I looked at the new pieces for some time. I couldn't quite put it into words, but I wasn't sure that the change in scale from the spheres of Beautiful Objects to these large new pieces really worked. There was a delicacy and mystery about the earlier pieces that was missing here. I did like these new ones, but at the same time they seemed a trifle absurd in spite of their intricate structure and monumentality; a bit like an overblown Lego exercise. Boys' toys. Perhaps it was the flatness of colour of the red and white pegs. The quality of light passing through translucent white of Beautiful Objects was missing. What to say? I asked you if you had any plans for showing the work. You replied that you didn't. This again is unusual - generally artists have figured out where they would like to show work by the time it is completed. I felt I had let you down by not making some telling comment. I thanked you for letting me see them.

Some months later, when I heard that you had been named Standard Bank Young Artist for the year 2000, I was a little surprised. Not that I didn't think you were an excellent choice: I thought it had seldom been so well deserved, but I wondered where the selectors, whoever they were, had seen your work lately. As far as I knew, and as ArtThrob editor it is my business to know which artist is showing where, the only occasion that I knew of was an exhibition at the Gertrude Posel Gallery at the University of Witwatersrand of old Wits students some time ago. I also wondered whether you would be showing the pieces I had seen on my studio visit, but I learned you were planning something quite new.

I was sorry I was not going to be in Grahamstown for the opening. I had to depend on descriptions and photographs to try and gauge the measure of what you were up to. The pictures looked stunning. "Is Alan Alborough's work as cool as it looks on the website?" my son e-mailed from Europe. I have had to wait for the show to open in Cape Town, some nine months later, the length of a pregnancy, to find out.

During this time, I have tracked the trek of your installation pictorially through the web. You have been very lavish with images. In each stop so far, some 37 new ones have been added, with the exception of Port Elizabeth, where you stopped at 33. By the time the installation had reached stop no 4, Bloemfontein, you had started adding some of the interesting details of the constructions to the site, like the trays of exhausted batteries (and no doubt you chose those batteries rather than any other brand because of their black and silver colouring). I have looked at the gorgeous website pictures as you have assembled your elements in each new location, from the bland carpeted space in Grahamstown's Monument building through the more formal spaces of the museums.

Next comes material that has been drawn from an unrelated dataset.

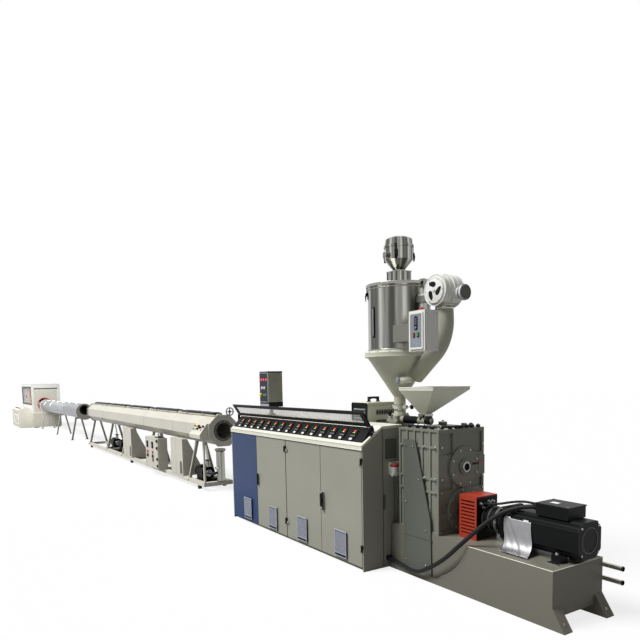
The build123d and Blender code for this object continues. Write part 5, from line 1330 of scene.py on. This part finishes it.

Nonetheless, as in all cyber relationships, it was still a surprise to come face to face with the reality of your installation in the South African National Gallery in Cape Town. You know how interviews with film stars often start out saying that the person in question is smaller than the writer had imagined, but just as, if not more, beautiful. It was a bit like that. I had imagined the structures were bigger, at least waist rather than knee high. And I found a sense of fun in the piece that I had not perceived in the web pictures. On one hand, there is the pristine industrial beauty of the elements. On the other, there is a real wackiness in the pseudo-scientific process whereby the sheets of dampened nonwoven fabric, meticulously folded, wound and bound into tight coils, are embedded with mild steel nails connected to wires connected to batteries to allow corrosion to take place. The resulting marks are rusty flowers, rather reminiscent of the ones ladies who paint silk scarves using salt resist techniques might make on their better days. The fabric squares on which the rust and water have inscribed flowers are hung on the wall, joined by pegs to make long banners. The flowers grown in different cities have slightly varying qualities - the yellows vary in shades and strength of browns telling us something - but what? - about the various municipal water supplies. There was a play once called The Effect of Gamma Rays on Man in the Moon Marigolds, about a girl conducting a science experiment for school. Now why did the name of that play come into my head when I was looking at your work?

And then there was the piece made by the late great British artist Helen Chadwick called Piss Flowers (she died in 1996 at the age of 42). In 1994, given some grant money to spend time in Canada, Chadwick arrived to find the snow thick upon the ground. She conceived a piece whereby each morning, she and her American husband David Notarius, who had been separated by work for some time, went out to make a collaborative piece. "We heaped up piles of snow, and first I would piss into it and then he would piss around my mark. I made casts of the indentations." Twelve large white enameled bronzes looking somewhat like flattened hibiscuses with pistils and stamens rising from the middle were the result. Piss Flowers turned out to be one of the most controversial series Chadwick had ever made, with the British press and television ignoring the beauty of the pieces and droning on about the shocking way public money given to artists was wasted.

But Alan, I am only comparing your work to Helen Chadwick's in the sense that the end result of the popular subject of flower images was almost entirely incidental, an organic by-product of a process. One of the things I most admire about your work is that, unlike most South African art, it absolutely does not look like anyone else's, and the impulses that inspire and inform it are clearly yours and yours alone. In the gallery at the SANG, the dome-shaped constructions and rectangular work stations, meticulously constructed from myriad elements, glowing from within (I will not describe them further here when they have been so well described on other parts of the site), sit in the space with the kind of easy authority which is the mark of the best installations.

I must tell you that given your stance, your silence on your work, no statement on which to fasten, I have found this piece quite challenging (read difficult) to write. Robert Weinek suggested that instead of writing anything, I should make schematic drawings of a clothes peg, a light bulb, a cable tie and a battery, connected by plus signs and followed by an equals sign after which I would simply print ALAN ALBOROUGH. He said you didn't really like people writing about your work. Oh, really?

Anyway, I wish you the very best for future manifestations of your beautiful, mysterious, crazy SBYA installation, wherever it may travel, and I hope it travels far.